■ **Exercise goal**: Please print all of the material below, word for word.

■ **Data lines**:
■ ■ ■ ■

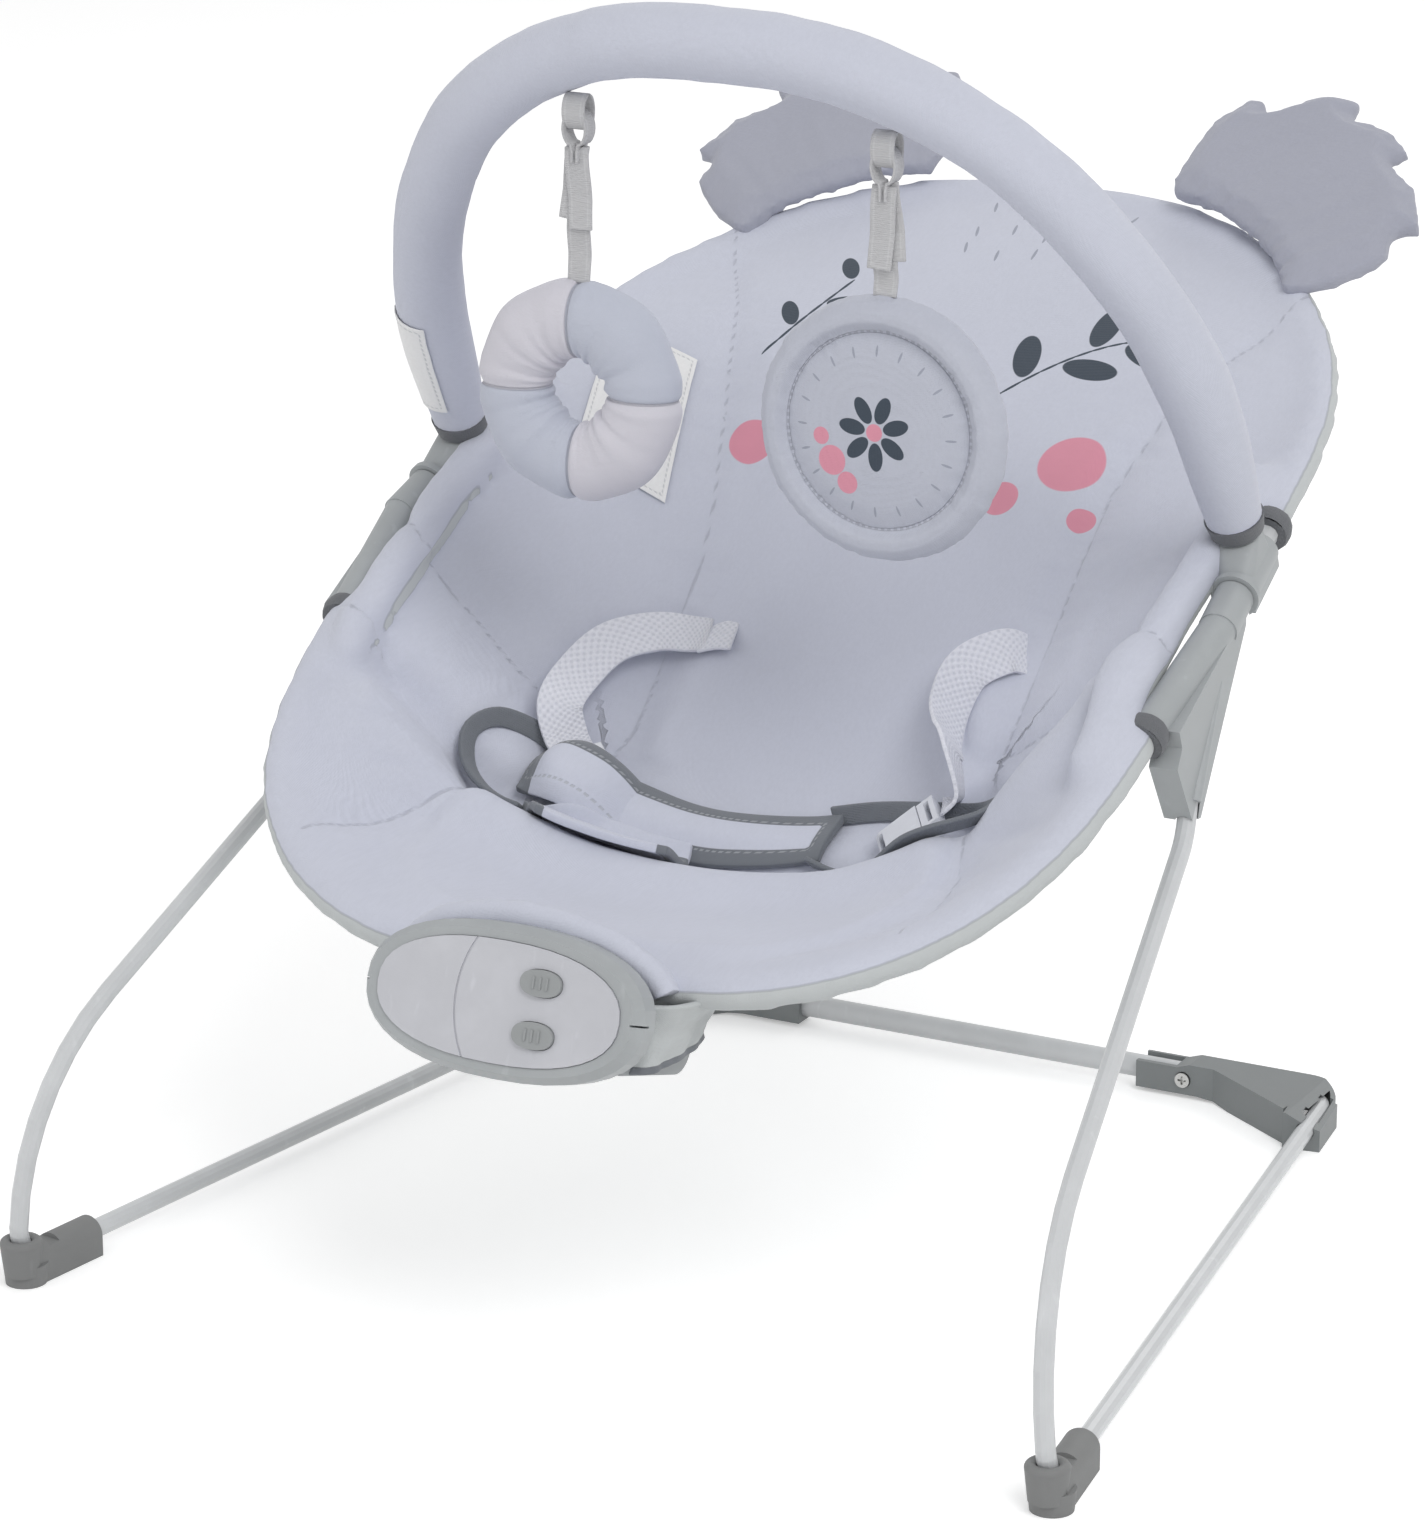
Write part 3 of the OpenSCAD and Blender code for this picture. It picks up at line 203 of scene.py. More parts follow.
# moulded plastic: fine spark texture, faint flow marks and rub marks
def buildPlasticGroup():
    group, given, result = newGroup("mouldedSurface",
        [("Vector", "Vector", None), ("Grain", "Float", 1400.0), ("Depth", "Float", 0.00003)],
        [("Height", "Float"), ("Marks", "Float")])
    place = given.outputs["Vector"]
    grain = noiseAt(group, place, given.outputs["Grain"], 1)
    group.links.new(times(group, grain, given.outputs["Depth"]), result.inputs["Height"])
    cloudy = noiseAt(group, place, 45, 3, 0.6)
    rubs = spread(group, noiseAt(group, place, 160, 2, 0.6, (1, 1, 0.2)), 0.62, 0.78)
    marks = plus(group, times(group, cloudy, 0.7), times(group, rubs, 0.3))
    group.links.new(marks, result.inputs["Marks"])
    return group


clothGroup = buildClothGroup()
plasticGroup = buildPlasticGroup()


def newMaterial(name):
    material = bpy.data.materials.new(name)
    material.use_nodes = True
    tree = material.node_tree
    return material, tree, tree.nodes["Principled BSDF"]


def objectPlace(tree):
    return addNode(tree, "TexCoord").outputs["Object"]


def attributeOf(tree, name, output="Fac"):
    return addNode(tree, "Attribute", attribute_name=name).outputs[output]


def stripOf(tree):
    # along a strip, across it, and the distance to its nearest edge
    return partsOf(tree, attributeOf(tree, "strip", "Vector"))


def bumpInto(tree, shader, height):
    bump = addNode(tree, "Bump")
    setInputs(bump, {"Strength": 1.0, "Distance": 1.0})
    feed(tree, bump.inputs["Height"], height)
    tree.links.new(bump.outputs[0], shader.inputs["Normal"])


def clothMaterial(name, colour, threads=1500.0, weave=0.00004, puckers=0.0006, roughness=0.82, sheen=0.25,
                  extra=None):
    material, tree, shader = newMaterial(name)
    surface = useGroup(tree, clothGroup, Vector=objectPlace(tree), Threads=threads, Weave=weave, Puckers=puckers)
    base = mixColour(tree, spread(tree, surface.outputs["Tint"], 0.25, 0.75), shadeOf(colour, 0.95), colour)
    height = surface.outputs["Height"]
    if extra:
        base, height = extra(tree, base, height)
    feed(tree, shader.inputs["Base Color"], base)
    setInputs(shader, {"Roughness": roughness, "Sheen Weight": sheen, "Sheen Roughness": 0.5,
                       "Specular IOR Level": 0.3})
    bumpInto(tree, shader, height)
    return material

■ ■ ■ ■

■ **Output for this exercise**:
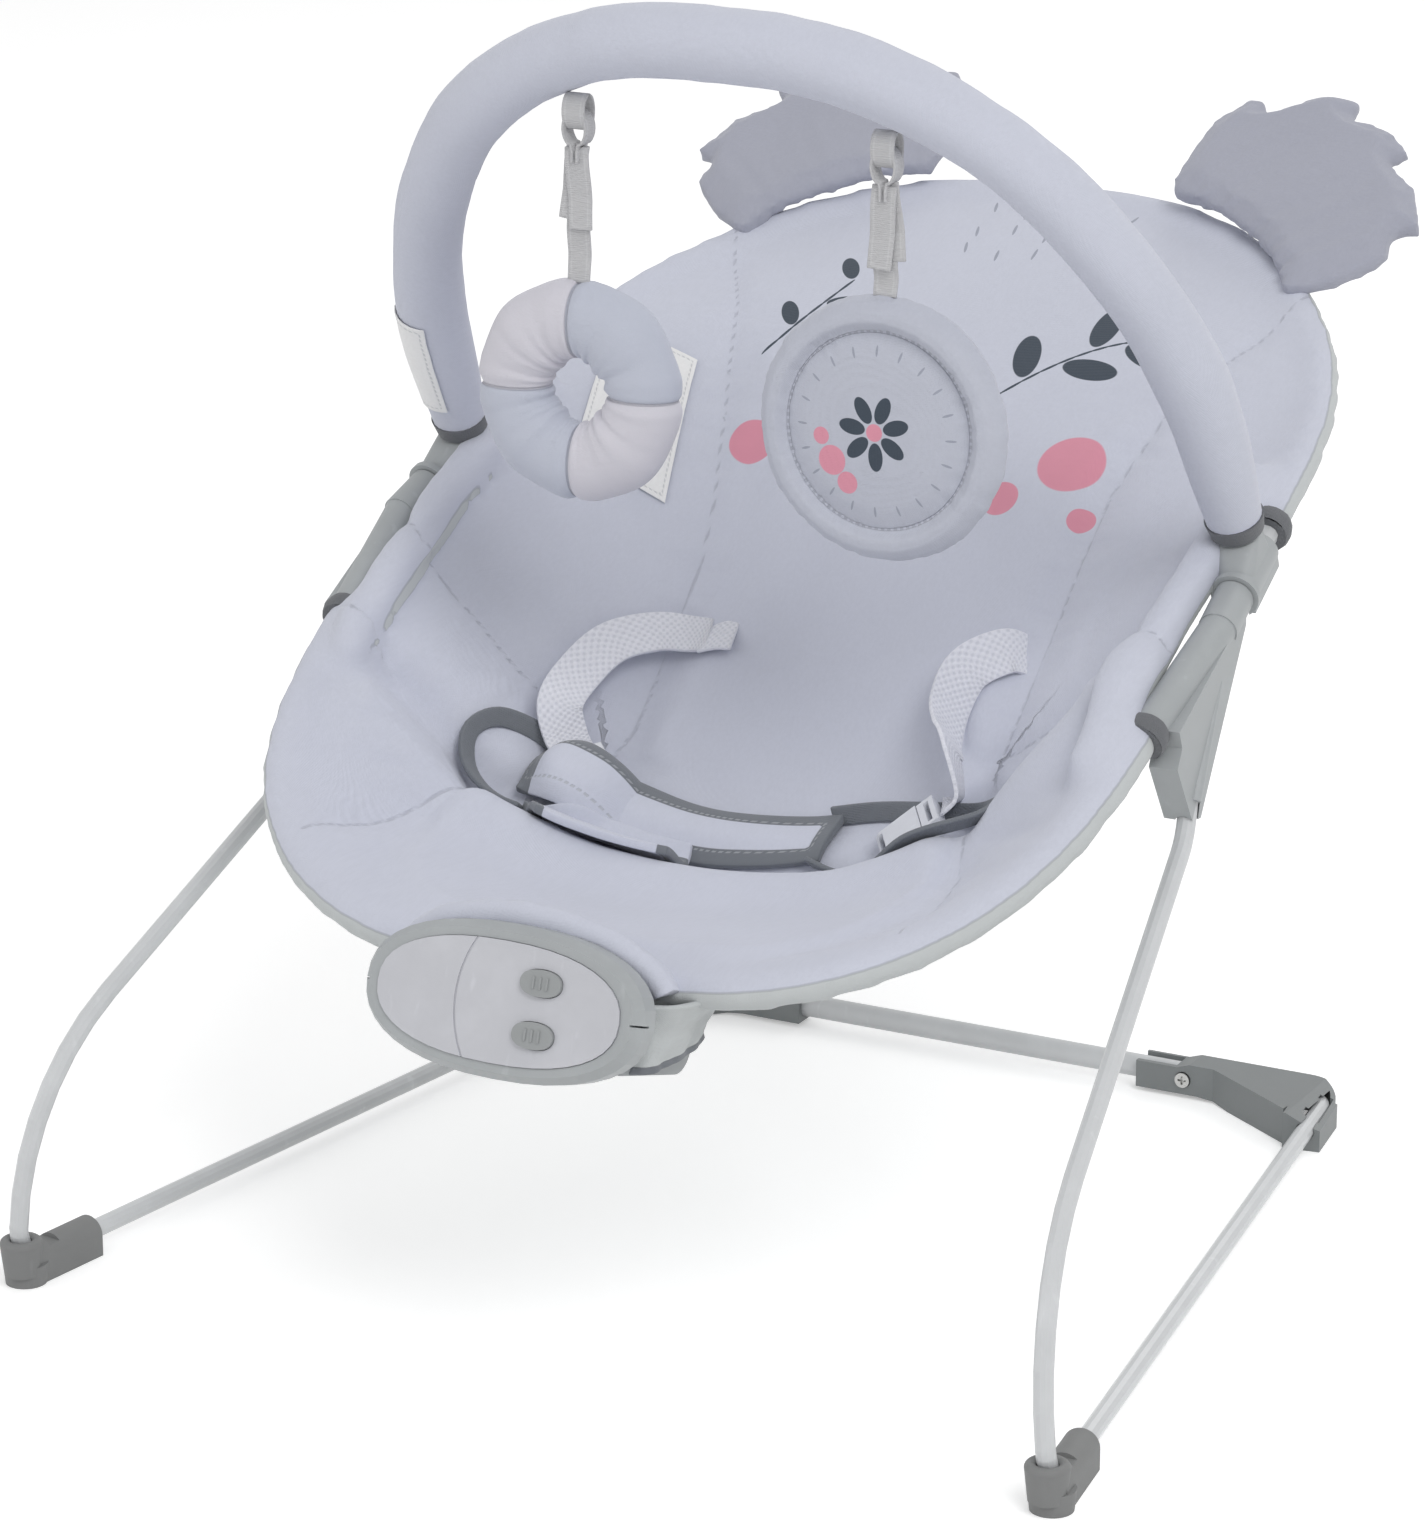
Write part 3 of the OpenSCAD and Blender code for this picture. It picks up at line 203 of scene.py. More parts follow.
# moulded plastic: fine spark texture, faint flow marks and rub marks
def buildPlasticGroup():
    group, given, result = newGroup("mouldedSurface",
        [("Vector", "Vector", None), ("Grain", "Float", 1400.0), ("Depth", "Float", 0.00003)],
        [("Height", "Float"), ("Marks", "Float")])
    place = given.outputs["Vector"]
    grain = noiseAt(group, place, given.outputs["Grain"], 1)
    group.links.new(times(group, grain, given.outputs["Depth"]), result.inputs["Height"])
    cloudy = noiseAt(group, place, 45, 3, 0.6)
    rubs = spread(group, noiseAt(group, place, 160, 2, 0.6, (1, 1, 0.2)), 0.62, 0.78)
    marks = plus(group, times(group, cloudy, 0.7), times(group, rubs, 0.3))
    group.links.new(marks, result.inputs["Marks"])
    return group


clothGroup = buildClothGroup()
plasticGroup = buildPlasticGroup()


def newMaterial(name):
    material = bpy.data.materials.new(name)
    material.use_nodes = True
    tree = material.node_tree
    return material, tree, tree.nodes["Principled BSDF"]


def objectPlace(tree):
    return addNode(tree, "TexCoord").outputs["Object"]


def attributeOf(tree, name, output="Fac"):
    return addNode(tree, "Attribute", attribute_name=name).outputs[output]


def stripOf(tree):
    # along a strip, across it, and the distance to its nearest edge
    return partsOf(tree, attributeOf(tree, "strip", "Vector"))


def bumpInto(tree, shader, height):
    bump = addNode(tree, "Bump")
    setInputs(bump, {"Strength": 1.0, "Distance": 1.0})
    feed(tree, bump.inputs["Height"], height)
    tree.links.new(bump.outputs[0], shader.inputs["Normal"])


def clothMaterial(name, colour, threads=1500.0, weave=0.00004, puckers=0.0006, roughness=0.82, sheen=0.25,
                  extra=None):
    material, tree, shader = newMaterial(name)
    surface = useGroup(tree, clothGroup, Vector=objectPlace(tree), Threads=threads, Weave=weave, Puckers=puckers)
    base = mixColour(tree, spread(tree, surface.outputs["Tint"], 0.25, 0.75), shadeOf(colour, 0.95), colour)
    height = surface.outputs["Height"]
    if extra:
        base, height = extra(tree, base, height)
    feed(tree, shader.inputs["Base Color"], base)
    setInputs(shader, {"Roughness": roughness, "Sheen Weight": sheen, "Sheen Roughness": 0.5,
                       "Specular IOR Level": 0.3})
    bumpInto(tree, shader, height)
    return material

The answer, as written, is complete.